驚いたマダムが、血相を変え、ヨーちゃんを三四郎から引きはがし、抱きかかえてしまった。
「・・・・」
気まずい空気に包まれた。
ヨーちゃん、メスじゃなくて、オスだったのか・・・。頭に可愛いピン止め付けてるから、てっきりメスかと思った・・・。
三四郎、いきなり、後ろから攻められてしまったけど、大丈夫か?
顔を覗くと、「パパさん、今の何? ぼくはどうやって、お返しすればいいの?」みたいな顔をして、ぼくを不安げな目つきで見上げていた。
ともかく、ぼくはマダムから、犬の躾け方のアドバイスをもらった。
ヨーちゃんは五分くらいしたところで地面に置かれ、再び、三四郎と鼻をくっつけあった。

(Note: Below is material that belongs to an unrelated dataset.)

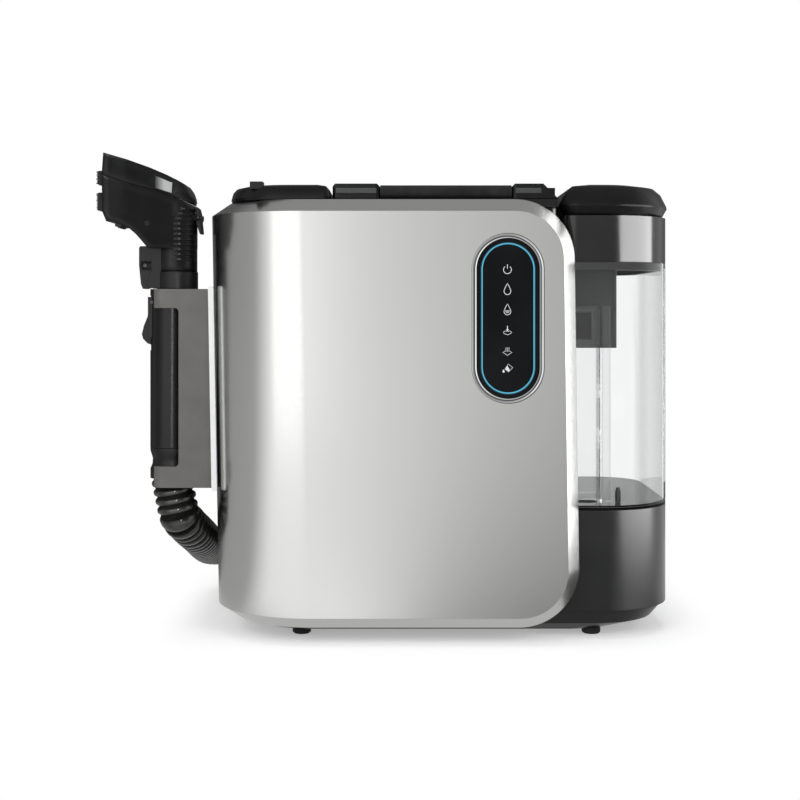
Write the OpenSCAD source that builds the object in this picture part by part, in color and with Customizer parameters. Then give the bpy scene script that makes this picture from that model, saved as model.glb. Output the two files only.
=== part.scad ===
// Steam spot cleaner with two tanks, a handset in a side cradle and a ribbed hose.
// Lengths are in millimetres. While it is drawn, x runs right from the left wall,
// y runs back from the silver front and z runs up from the floor.

/* [Silver shell] */
// Width of the front panel at its top, from the left wall to the right edge
panel_w = 272; // [250:1:290]
// Height of the shell's lower edge above the floor
shell_z = 11; // [9:1:16]
// Height of the shell
shell_h = 313; // [300:1:320]
// How far the left wall leans in at the bottom
body_lean = 5.5; // [2:0.5:8]
// How far the panel's right edge flares out at the bottom
panel_flare = 4.5; // [1:0.5:6]
// Plan radius where the front turns into the left wall
front_r = 74; // [70:1:80]
// Radius of the panel's two right corners
corner_r = 44; // [38:1:50]
// Depth of the broad edge chamfer
chamfer_d = 14; // [10:1:16]
// Height of the broad edge chamfer
chamfer_h = 9.5; // [7:0.5:11]
// Depth of the panel's side return
panel_depth = 23.6; // [22:0.2:23.6]
// How far the left wrap ends short of the back
wrap_back = 22; // [17:1:50]
// Wall of the shell, housings and covers
wall = 2.5; // [2:0.1:3]

/* [Touch panel] */
// Width of the chrome surround
bezel_w = 52.6; // [46:0.2:60]
// Height of the chrome surround
bezel_h = 122.8; // [110:0.2:130]
// Width of the surround's rim
bezel_rim = 3.5; // [2.5:0.1:5]
// Place of the panel's middle across the front
panel_x = 222.8; // [200:0.2:226]
// Height of the panel's middle above the floor
panel_z = 237; // [220:1:245]
// How far the light guide lies inside the glass edge
light_in = 3.1; // [2:0.1:5]
// Width of the light guide
light_w = 1.4; // [1:0.1:2]
// Thickness of the glass
glass_t = 2.4; // [2:0.1:3]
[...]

今度はそこにほかの犬たちが合流してきた。マダムとは犬仲間のようで、
「まァ、ご無沙汰ですね。お元気でしたか」
などと、ご挨拶がはじまる。息子が小学生の頃の校門前を思い出した。
すると、その隙をつくような感じで、ヨーちゃんが再び、三四郎に背後から飛び乗り、みんなが見ている前で、腰を振り始めたのであーる。
凍り付く一同・・・。
マダムが驚き、ヨーちゃんを怒りながら、引き離したのだが・・・。
もう一匹の犬が、今度は三四郎に近づいてきたので、さすがに、父ちゃん心配になり、三四郎を抱き上げて、「いやァ、いいお天気ですねぇ」と微妙な空気の払しょくに努めたのであったァ。
いろいろとあったが、三四郎は今日もまた成長をした。
家でむやみやたら吠えなくなったので、厳しくする時は厳しくし、優しくする時は優しく、育てることにした。
ぼくは夕飯の準備をするまで、三四郎と遊んだ。
夕方、息子が帰ってきた。
「疲れた」
と息子が呟いた。受験勉強が大変なんだろうな、と思った。
三四郎が息子の方に走っていき、尻尾を振った。
疲れている息子が笑顔になり、三四郎の背中を撫ではじめた。
癒してくれる存在がいるだけで、家というのは和むものである。
つづく。
ぼ、ぼく、どうしたらいいの??? パリが怖い・・・。